13. The apparatus as defined in claim 12 , wherein said adjacent mirror electrodes each have an elongated opening, each of said elongated openings having a Y-directional opening height and extending Z-directionally at least partially across its corresponding said adjacent mirror electrode, and wherein said periodic openings each have a Y-directional height equal to said Y-directional opening height of said elongated openings.
14. The apparatus as defined in claim 12 , wherein a Z-directional spacing between said periodic openings is equal to an ion advance in the Z-direction per one mirror reflection.
15. The apparatus as defined in claim 12 , wherein a Z-directional spacing between said periodic openings is equal to an ion advance in the Z-direction per two mirror reflections, and wherein said adjacent mirror electrodes each have an elongated opening, each of said elongated openings having a Y-directional opening height and extending Z-directionally at least partially across its corresponding said adjacent mirror electrode, and wherein said periodic openings each have a Z-directional width larger than said Y-directional opening height of said elongated openings.
16. The apparatus as defined in claim 12 , wherein a potential applied to said auxiliary electrode differs from a middle potential between said adjacent mirror electrodes.
17. The apparatus as defined in claim 12 and further comprising a deflecting field for reverting ion path in the drift Z-direction, wherein potentials applied to said auxiliary electrode generates said deflecting field.
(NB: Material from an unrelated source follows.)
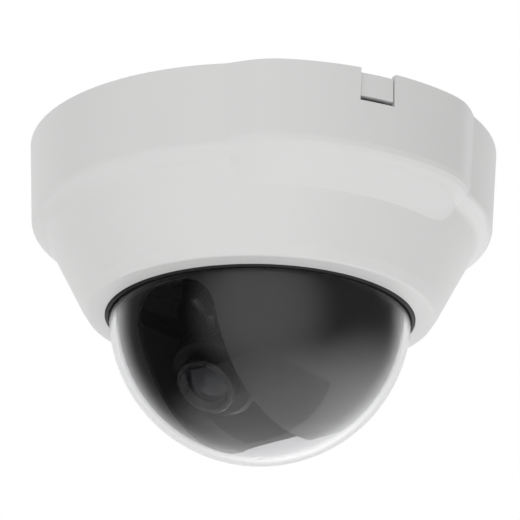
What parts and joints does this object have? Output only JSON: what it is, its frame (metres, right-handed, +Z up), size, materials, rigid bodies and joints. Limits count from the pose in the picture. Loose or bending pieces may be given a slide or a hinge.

18. The apparatus as defined in claim 3 , wherein said periodic feature has a period equal to integer number of trajectory periods of the ion packets.
19. The apparatus as defined in claim 3 , wherein said periodic feature has a period equal to N*ΔZ/2, where N is an integer and ΔZ is an advance of the ion packets in the drift Z-direction per reflection.
20. The apparatus as defined in claim 4 , wherein said periodic feature has a period equal to integer number of trajectory periods of the ion packets.
21. The apparatus as defined in claim 4 , wherein said periodic feature has a period equal to N*ΔZ/2, where N is an integer and AZ is an advance of the ion packets in the drift Z-direction per reflection.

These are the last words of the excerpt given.